AP is often overestimated.

To approximate the area under the curve, it is standard practice to take the maximum precision from the right side of the plot. By doing so, it overestimates the area under the curve.

AP cannot distinguish between very different-looking PR curves.

Consider the following three plots:

limitation #2 example

These three plots show very different characteristic, but their APs are exactly the same for all of them. Thus, relying solely on the AP metric is not enough. We recommend plotting the PR curve along with the AP metric to better understand the behavior of your model.

AP is not confidence score sensitive.

AP uses confidence score to sort inferences, and as long as the sorted order is preserved, the distribution of confidence scores does not change the AP score. Therefore, predictions that have confidence scores within a very small range versus ones with scores that are nicely distributed from 0 to 1 can have the same AP as long as the order is preserved.

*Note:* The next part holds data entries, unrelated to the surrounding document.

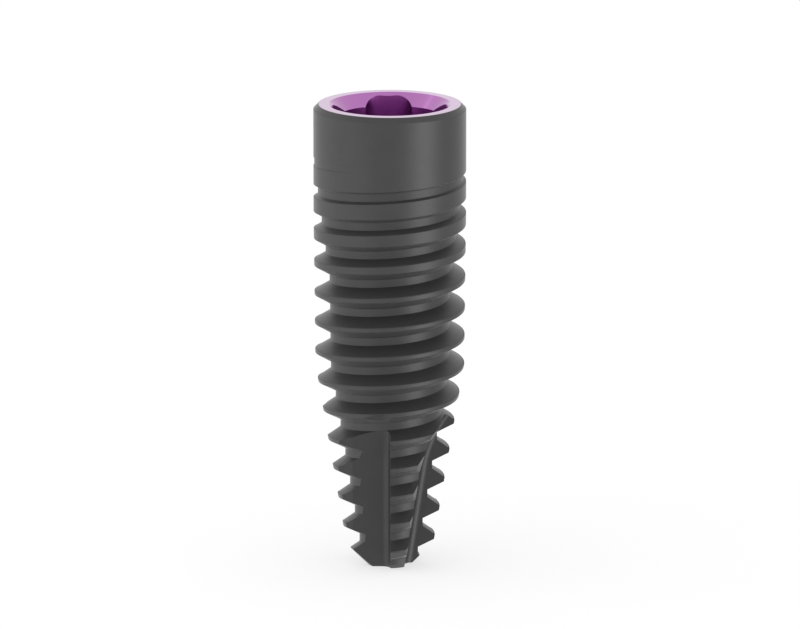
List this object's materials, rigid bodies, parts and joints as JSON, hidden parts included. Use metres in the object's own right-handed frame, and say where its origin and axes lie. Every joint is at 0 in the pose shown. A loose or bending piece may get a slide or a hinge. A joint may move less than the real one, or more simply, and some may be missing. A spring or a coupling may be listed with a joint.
{
  "type": "dental implant",
  "caption": "Tapered dental implant with a self-tapping thread, cutting flutes and a lobed anodised socket in its smooth head.",
  "frame": {"origin": "centre of the flat tip, at the implant's lowest point", "axes": "+Z along the implant's axis, from the tip to the head; +X to the right and -Y towards the camera of the picture"},
  "size_m": [0.0042, 0.0042, 0.013],
  "materials": {
    "titanium": "dark grey blasted titanium, with a magenta anodised rim and socket"
  },
  "bodies": {
    "root": {"implant_body": "titanium"}
  },
  "joints": []
}
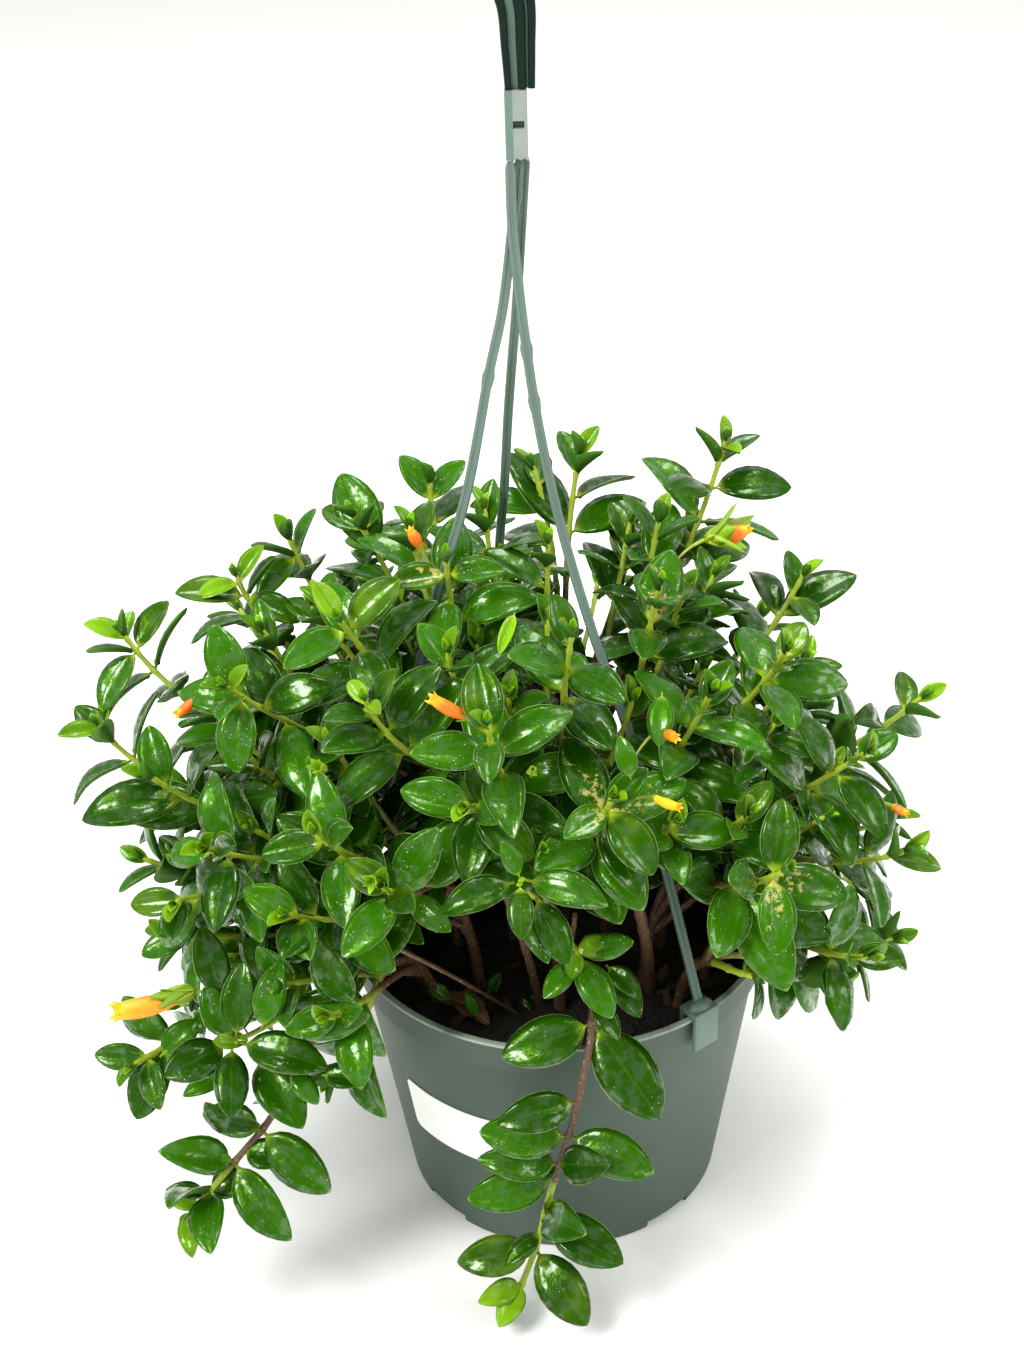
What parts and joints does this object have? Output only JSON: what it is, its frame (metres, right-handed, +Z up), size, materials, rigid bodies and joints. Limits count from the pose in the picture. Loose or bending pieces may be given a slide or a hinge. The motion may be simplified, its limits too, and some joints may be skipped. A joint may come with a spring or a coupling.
{
  "type": "potted goldfish plant",
  "caption": "Bushy trailing houseplant with glossy paired leaves and orange pouch blooms, in a round hanging-basket pot with a strand hanger and hook.",
  "frame": {"origin": "centre of the pot's foot, on the surface it stands on", "axes": "+Z up along the pot, -Y towards the front that the picture shows"},
  "size_m": [0.3208, 0.2695, 0.48],
  "materials": {
    "pot": "moulded grey-green plastic with a soft sheen",
    "label": "plain white sticker",
    "soil": "dark moist potting mix with bark",
    "dead_leaf": "dry brown leaf",
    "strand": "sage green moulded plastic",
    "shank": "pale translucent moulded plastic",
    "hook": "dark green moulded plastic",
    "foliage": "fleshy glossy leaves on green and red-brown stems",
    "bloom": "waxy orange pouch flowers"
  },
  "bodies": {
    "root": {"bloom_1": "bloom", "bloom_2": "bloom", "bloom_3": "bloom", "bloom_4": "bloom", "bloom_5": "bloom", "bloom_6": "bloom", "bloom_7": "bloom", "bloom_8": "bloom", "dead_leaf": "dead_leaf", "hanger_hook": "hook", "hanger_shank": "shank", "hanger_strand_back": "strand", "hanger_strand_front": "strand", "hanger_strand_left": "strand", "label": "label", "pot": "pot", "soil": "soil", "spray_01": "foliage", "spray_02": "foliage", "spray_03": "foliage", "spray_04": "foliage", "spray_05": "foliage", "spray_06": "foliage", "spray_07": "foliage", "spray_08": "foliage", "spray_09": "foliage", "spray_10": "foliage", "spray_11": "foliage", "spray_12": "foliage", "spray_13": "foliage", "spray_14": "foliage", "spray_15": "foliage", "spray_16": "foliage", "spray_17": "foliage", "spray_18": "foliage", "spray_19": "foliage", "spray_20": "foliage", "spray_21": "foliage", "trailing_stem_front": "foliage", "trailing_stem_left": "foliage"}
  },
  "joints": []
}
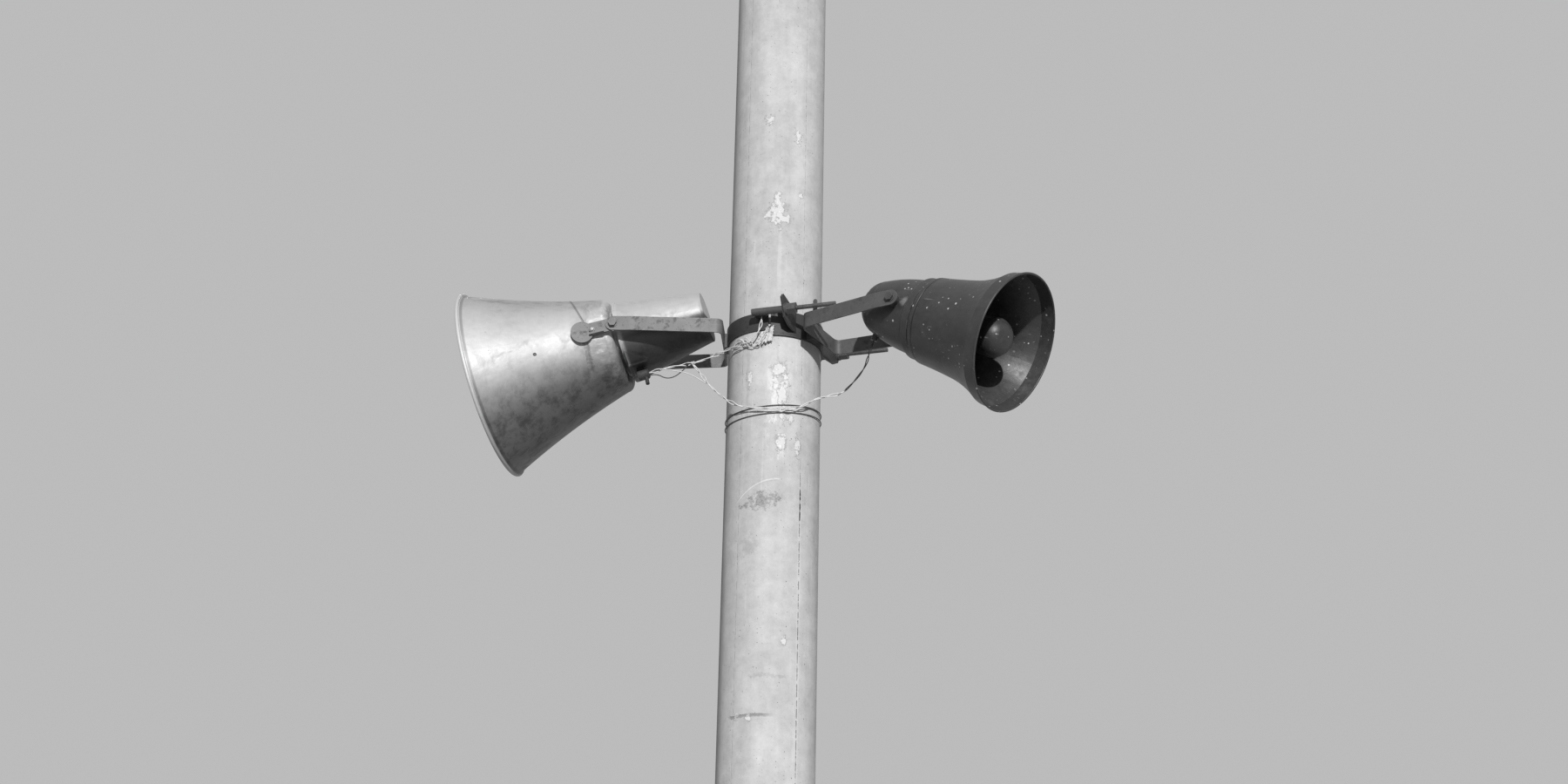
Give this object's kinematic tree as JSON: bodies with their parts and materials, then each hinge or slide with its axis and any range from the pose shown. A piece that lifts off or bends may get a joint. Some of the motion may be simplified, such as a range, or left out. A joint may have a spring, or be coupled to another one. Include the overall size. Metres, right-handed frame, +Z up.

AP uses the interpolated PR curve.

As mentioned in the section above, there are many different ways of interpolating the PR curve. Depending on the granularity of the plot, the AP value can be different, so when comparing models using AP, we need to ensure that it is calculated using the same interpolation method.

AP is not a fair comparison for thresholded models where the tail part of the PR curve is missing.

It is pretty common for object detectors to filter out predictions with very small confidence scores. In such a scenario, the curve will be missing the tail part, but because the metric considers the entire recall domain, any curves that end early will result in a lower average precision score.

limitation #5 example

The plot above shows PR curves of two models: one extending to the recall value of 1.0 and the other one extending only to 0.6. Since a large portion of the area under the curve corresponds to the tail of the curve, model 2 scores a higher AP than model 1.